Kongrelerde Avrupa'dan gelen meslektaşlarla konuşuyoruz. HAFTADA 40 saat eğitim verdiklerinden bahsediyorlar engelli çocuklara, bizde sadece 6 saat AYDA. Uçuruma bakın! Nasıl yaparız? Nasıl yetiştiririz bu çocukları yaşıtlarına, 6 saati nasıl daha verimli kullanırız? Onlar 40 saat veriyor haftada biz 40 takla atıyoruz her seansta; hem çocuğa eğitim vermeye çalışıyor, hem aileye psikolojik destek oluyoruz. Engelli çocuğuyla baş başa kalmış ve ne yapacağını bilemez halde çırpınan ailelerle. Dedim ya 40 saat diyorlar onlar haftada, biz UTANIYORUZ ayda 6 saat demeye.
UTANÇ: Ahlaki değerlerine ters bir durum altında kalma veya böyle bir eylemi yerine getirme halinde girilen duygu hali. İnsana dair bir duygu.
Siz hiç engelli çocuğu olan bir aileyi dinlediniz mi? Onlarla hiçbir günü paylaştınız mı? Çocuğuna yeni tanı konulmuş bir ailenin nasıl çöktüğünü bilir misiniz? Tabi evlat acısının ne demek olduğunu da? Ailelerin-hele annelerin- tüm zorlukların üstesinden gelmek için nasıl çaba sarf ettiğini hiç gördünüz mü? Bizler için sıradan şeylerin engelli çocuk aileleri için ne kadar zor ve lüks olduğunu anlayabilir misiniz? Dışarı çıkmak, sinemaya gitmek, uyumak, hatta banyo yapmak ve tuvalete gitmek. Siz hiç tuvalete giderken bile çocuğunuza bir şey olur diye onu yanınızda götürmek zorunda kaldınız mı? Bunları anlayabilir misiniz? Biz öldükten sonra çocuklarımız ne olacak, onlara kim bakacak sorularına çözümsüz kaldığınız oldu mu? Geleceği düşünüp HÜZÜNLENİYORUZ.
HÜZÜN: İçinde umutsuzluk, mutsuzluk ve acı gibi duyguları barındıran bir duygu hali. İnsana dair bir duygu.
Sokaktalar anne babalar çocuklarıyla; saklanmıyor, utanmıyorlar. Yalnız başlarına olmadıklarını anladılar gidip geldikçe eğitim merkezlerine.
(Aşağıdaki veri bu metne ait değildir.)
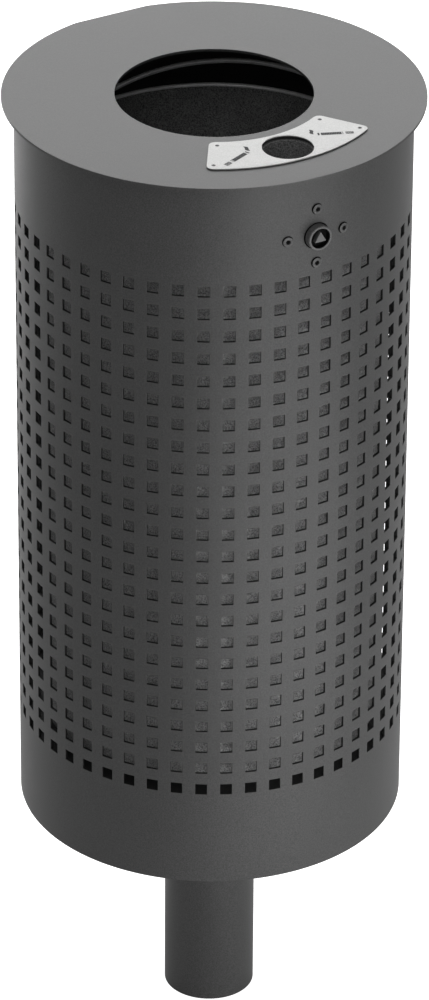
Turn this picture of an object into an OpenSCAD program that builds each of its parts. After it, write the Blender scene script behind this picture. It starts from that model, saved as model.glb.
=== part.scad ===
// Post-mounted litter bin: perforated round casing, flat hinged lid with a large
// round mouth and an ash plate, lift-out liner with a carrying bail, key lock.
// Millimetres. +Z is up, the lock faces -Y, the hinge is at +Y, and the origin
// is the centre of the post's lower end.

/* [Casing] */
// Outside diameter of the casing
casing_d = 400; // [390:1:410]
// Height of the casing from its lower edge to its upper edge
casing_h = 803; // [780:1:830]
// Sheet thickness of the casing
casing_wall = 3; // [2.5:0.1:3]

/* [Perforation] */
// Side of one square hole
hole_side = 12; // [8:1:14]
// Height from one row of holes to the next
hole_pitch = 25; // [20:1:25]
// Number of rows
hole_rows = 24; // [4:1:24]
// Number of columns around the casing
hole_columns = 48; // [24:2:48]
// Angle from one column to the next
column_step = 7.32; // [7:0.01:7.5]
// Height of the lowest row's centre above the casing's lower edge
first_row = 112; // [100:1:120]

/* [Post] */
// Outside diameter of the post
post_d = 95; // [80:1:110]
// Wall of the post
post_wall = 3; // [2:0.5:5]
// Length of post that shows below the casing
post_visible = 250; // [100:10:400]

/* [Lid] */
// Diameter of the lid
lid_d = 425; // [424:1:440]
// Thickness of the lid plate
lid_t = 3; // [2:0.5:4]
// Diameter of the round mouth in the lid
mouth_d = 198.6; // [150:0.2:200]
// Clear gap between the closed lid and the casing's upper edge
lid_gap = 0.4; // [0.3:0.1:1]

/* [Ash plate] */
// Inner radius of the ash plate
ash_inner = 113.5; // [110:0.5:116]
// Outer radius of the ash plate
ash_outer = 172.5; // [170:0.5:176]
// Angle from the plate's middle to each end
ash_half_angle = 32.8; // [30:0.1:36]
// Diameter of the hole for cigarette ends
ash_hole_d = 51; // [30:1:51]
// Distance of that hole from the lid's centre
ash_hole_r = 143.5; // [142:0.5:145]

/* [Liner] */
// Height of the liner's rim above the casing floor
liner_h = 626; // [580:1:626]
// Sheet thickness of the liner
liner_wall = 1; // [0.8:0.1:1.2]

/* [Lock] */
// Distance of the lock's axis below the casing's upper edge
lock_drop = 67; // [67:0.5:70]
// Diameter of the lock housing
lock_d = 26; // [24:1:28]

/* [Hidden] */

// Facets of large and small round shapes
big = 180;
small = 40;
// Overshoot that keeps a cut from ending on a face
over = 1;

// Casing and post
casing_r = casing_d / 2;
casing_in = casing_r - casing_wall;
casing_z = post_visible;
casing_top = casing_z + casing_h;
lowest_row_z = casing_z + first_row;
floor_t = 3;
floor_top = lowest_row_z - hole_side / 2 - 0.5;
floor_z = floor_top - floor_t;
drain_r = 6;
flange_t = 8;
flange_z = floor_z - flange_t;
flange_r = post_d / 2 + 47.5;
flange_bolt_r = post_d / 2 + 27.5;

// M10 fasteners of the flange
bolt_r = 5;
bolt_hole_r = 5.5;
bolt_head_t = 6.4;
nut_t = 8;
hex_r = 9.2;
washer_r = 10;
washer_t = 2;

// Lid
lid_r = lid_d / 2;
lid_z = casing_top + lid_gap;
lid_top = lid_z + lid_t;
lid_flat_y = casing_r + 8.5;
ash_well_r = ash_hole_d / 2 + 2;

// Hinge
hinge_y = casing_r + 7.5;
hinge_z = lid_z - 7.4;
hinge_pin_r = 4;
running_gap = 0.05;
bush_r = 5;
knuckle_r = 6.5;
lid_knuckle_half = 14.5;
bush_flange_t = 0.8;
bracket_knuckle_from = 15.5;
bracket_half = 34;
bracket_t = 4;
bracket_low = casing_top - 53;
bracket_high = casing_top - 13;
clip_at = bracket_half + 0.5;
clip_t = 1;
clip_groove_r = 3.2;
clip_r = 6.2;
pin_half = clip_at + clip_t + 2;
bracket_bolt_angle = 7;
bracket_bolt_low = bracket_low + 10;
bracket_bolt_high = bracket_low + 27;
m6_r = 3;
m6_head_r = 5.5;
m6_head_t = 3.3;
m6_nut_r = 5.6;
m6_nut_t = 5;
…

Sokağa çıkıyorlar, sokakta olmak toplumsal kabulünde önünü açıyor: öğretiyorlar birlikte yaşamayı, öğreniyoruz…..
Kapılar yeniden kapanmamalı HAYIR HAYIR. Bu insanlar, bu çocuklar kaderlerine terk edilmemeli! Yeniden 15 yıl öncesine dönülmemeli. ÖFKELENİYORUZ…..
ÖFKE: Engellenme, incinme ya da gözdağı verilmesi halinde ortaya çıkan kızgınlık, hiddet. İnsana dair bir duygu.
Şimdi biz hüznümüzü ve öfkemizi yanımıza alıyoruz UTANÇ'ıda bu yasaya el kaldıracaklara bırakıyoruz. Tabii UTANMAYI BİLİYORLARSA!!!